Thousands of tomato varieties have disappeared over the years. The only reason many still exist is because gardeners kept growing them and saving seeds.
Every rare tomato variety has a story behind it. Sometimes it came from a family that saved it for generations. Sometimes it came from another country. Sometimes it came from a gardener who spent years developing it.
If nobody grows them, they're gone.
I happen to think preserving diversity is a better use of space than another lawn that requires constant mowing and contributes absolutely nothing except giving the deer a place to hold meetings.
Finally, and perhaps most importantly, gardening is supposed to be enjoyable.
Not everything has to be optimized.
Not every hobby has to make perfect economic sense.
Nobody asks birdwatchers how many birds they actually need.
Nobody asks knitters how many scarves they can physically wear at once.
Nobody asks stamp collectors why they need stamps from countries that no longer exist.

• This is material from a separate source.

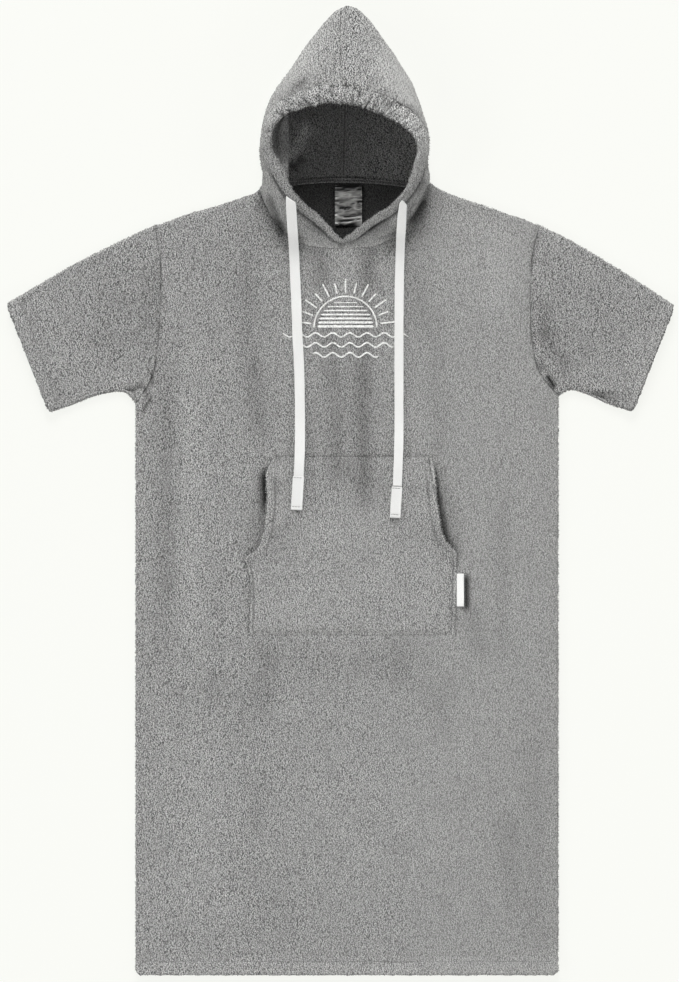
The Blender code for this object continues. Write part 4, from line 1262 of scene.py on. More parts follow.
def addSleeve(side):
    # flattened tube: upper layer, half round, lower layer and half round back
    plan, along = sleevePlan(side)
    rows, stations = plan.shape[:2]
    fromCuff = (1.0 - along) * sleeve["length"]
    fromSeam = along[:, None] * sleeve["length"]
    band = hemStep(fromCuff)
    bend = (sleeve["bend"] + sleeve["hemBend"] * band)[:, None]
    width = np.linalg.norm(plan[-1] - plan[0], axis=-1)[:, None]
    half = cloth["thickness"] / 2
    inset = (half + bend) / width
    line = shares(rows)[None, :]
    turn = np.linspace(math.pi / 2, -math.pi / 2, sleeve["edgeSteps"] + 2)[None, 1:-1]
    lowerLine = np.linspace(1.0, 0.0, rows // 2)[None, :]
    upper = inset + (1.0 - 2.0 * inset) * line
    lower = inset + (1.0 - 2.0 * inset) * lowerLine
    underarm = 1.0 - inset + bend * np.cos(turn) / width
    topFold = inset - bend * np.cos(turn) / width
    share = np.concatenate([upper, underarm, lower, topFold[:, ::-1]], axis=1)
    arc = half + bend + bend * np.sin(turn)
    height = np.concatenate([
        np.broadcast_to(half + 2.0 * bend, upper.shape), arc, np.full_like(lower, half), arc[:, ::-1],
    ], axis=1)
    place = np.clip(share, -0.2, 1.2) * (rows - 1)
    low = np.clip(np.floor(place).astype(int), 0, rows - 2)
    part = (place - low)[..., None]
    station = np.arange(stations)[:, None]
    flat = plan[low, station] * (1.0 - part) + plan[low + 1, station] * part
    seed = 21 if side == "left" else 22
    rough = np.random.default_rng(seed).normal(0.0, 0.45, flat.shape)
    rough[:, :rows][:, 2:-2] = 0.0  # only the two folded edges and the cuff
    rough[0] = 0.0
    rough[-1] = np.random.default_rng(seed + 5).normal(0.0, 0.5, rough[-1].shape)
    flat = flat + np.clip(rough, -1.0, 1.0)
    x, y = flat[:, :rows, 0], flat[:, :rows, 1]
    lift = foldHeight(x, y, sleeveFolds)
    # painted light and shade of the folds
    shade = foldHeight(x, y, sleevePaintedShading)
    lift = lift + 1.2 + undulation(x, y)
    lift = lift * eased(line * width, 0.0, 45.0) * eased((1.0 - line) * width, 0.0, 45.0)
    lift = lift * eased(along, 0.0, 0.22)[:, None] * (1.0 - 0.7 * band[:, None])
    creaseAndPaintedShade = creaseHeight(x, y, sleeveCreases)
    ease = 0.6 * bell(fromSeam, 5.0, 4.0)
    height[:, :rows] += np.maximum(0.0, lift) + creaseAndPaintedShade + ease + pile(x.shape, seed) * 0.9
    groove = hemGroove(fromCuff)[:, None]
    thickness = cloth["thickness"] + sleeve["hemExtra"] * band[:, None] - 0.7 * groove
    # painted shade along the seam, the underarm creases and the hem's stitch groove, painted light on the
    # hem's band
    shade = shade + seamShade(fromSeam, x, y) + creaseHeight(x, y, underarmShades)
    shade = shade + 0.2 * groove - 0.06 * band[:, None]
    whole = np.zeros(share.shape)
    whole[:, :rows] = shade
    points, quads, source = shell(withHeight(flat, height), thickness, wrap=True)
    points[:, 2] = np.maximum(points[:, 2], 0.0)
    piece = addPiece("sleeve_tube_" + side, "sleeve_" + side, points, quads, terry,
                     creaseAndPaintedShade=onWall(source, whole), calm=np.full(len(points), -0.18))
    face = withHeight(flat, height + thickness / 2)
    hemStation = np.argmin(np.abs(fromCuff - cloth["hemRow"]))
    return piece, face[hemStation, 1:rows - 1]


sleeves = {side: addSleeve(side) for side in sides}
print("sleeves done")

# Hood

# the hood's section at each angle seen from the middle of the face, -90 at the front's neck and
# 90 at the crown: r is the distance from that middle and z the height of the face edge on each
# side, the top of the roll, the flank's furthest point and the floor below it
hoodColumns = (
    "angle", "face_left", "face_right", "face_z", "upper_r", "upper_z", "side_r", "side_z",
    "floor_r", "floor_z",
)
hoodRows = np.array([
    (-90, 100, 100, 12, 103, 10.6, 106, 8.6, 108, 5.6),
    (-78, 84, 89, 18, 92, 16.6, 102, 12.4, 109, 7),
    (-60, 73.5, 81, 29, 85, 27, 101, 19, 113, 9),
    (-40, 74.5, 85, 40, 88, 39, 106, 28, 115, 11),
    (-20, 78, 91, 50, 93, 50, 115, 32, 118.5, 10),
    (0, 86, 97, 58, 103, 57, 117, 32, 109, 1.25),
    (18, 107.5, 106.5, 66, 118, 58, 123.3, 34, 112, 1.25),
    (36, 113, 98, 74, 127, 61, 133.8, 33, 120, 1.25),
    (54, 100.5, 90, 79, 132, 66, 151, 28, 138, 1.25),
    (72, 93, 86, 83, 140, 68, 180, 20, 168, 1.25),
    (82, 89.5, 87, 84.5, 145, 66, 203.5, 13.5, 193, 1.25),
    (86, 88.5, 87.5, 85, 147, 65, 216.5, 11.5, 205, 1.25),
    (90, 88, 88, 85, 149, 65, 223, 11, 210.5, 1.25),
], float)
hoodTable = dict(zip(hoodColumns, hoodRows.T))
hood = {
    "collarSteps": 50,
    "sideSteps": 165,
    "columns": 108,
    "ribSamples": 30,
    "casingWidth": 26.0,
    "rimWidth": 13.5,
    "casingShare": 0.6,
    "casingStations": 900,
    "gatherAngles": (26.0, 134.0),
    "gatherDepth": 4.0,
    "gatherFade": 11.0,  # mm past the stitch line where a third of the gathers' height is left
    "rolls": 21,
    "rollWidth": (0.4, 2.0),  # least and most, beside each other
    "rollHeight": (0.5, 1.15),
    "rollMargin": 18.0,  # degrees that the rolls go on past the gathers
    "ticks": 64,  # short puckers
    "tickNear": (-1.0, 15.0),  # mm from the rim to the middle of two in three of them
    "tickFar": (15.0, 29.0),  # and of the third
    "tickLength": (3.0, 8.5),
    "tickWidth": (0.8, 1.7),
    "tickSlant": (-0.35, 0.35),
    "tickDepth": (0.3, 1.0),
    "seamShift": -9.0,  # mm
    "lap": 3.4,  # mm
    # painted light and shade of one soft fold inside, and painted shade of two creases on the rim
    "innerFoldShading": [(-84, 1134, -50, 1196, 6, -1.6), (-80, 1128, -60, 1148, 6, 0.9)],
    "rimCreaseShade": [(-117, 1178, -104, 1181, 1.2, 1), (-118, 1181, -108, 1186, 1, 0.6)],
}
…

Yet tomato growers are constantly expected to justify their choices.
The answer is simple.
I grow 69 varieties because I enjoy growing 69 varieties.
I enjoy comparing them.
I enjoy learning about them.
I enjoy preserving them.
I enjoy sharing them.
So, if that means I occasionally find myself looking out at the garden talking to a tomato plant like it owes me money, then so be it.
The truth is that growing 69 tomato varieties for two people isn't crazy.
Growing only two varieties when there are thousands available is the real mystery.
But, then again, I'm the person who can identify a tomato variety from twenty feet away while forgetting why I walked into the kitchen, so perhaps I'm not the best judge of normal.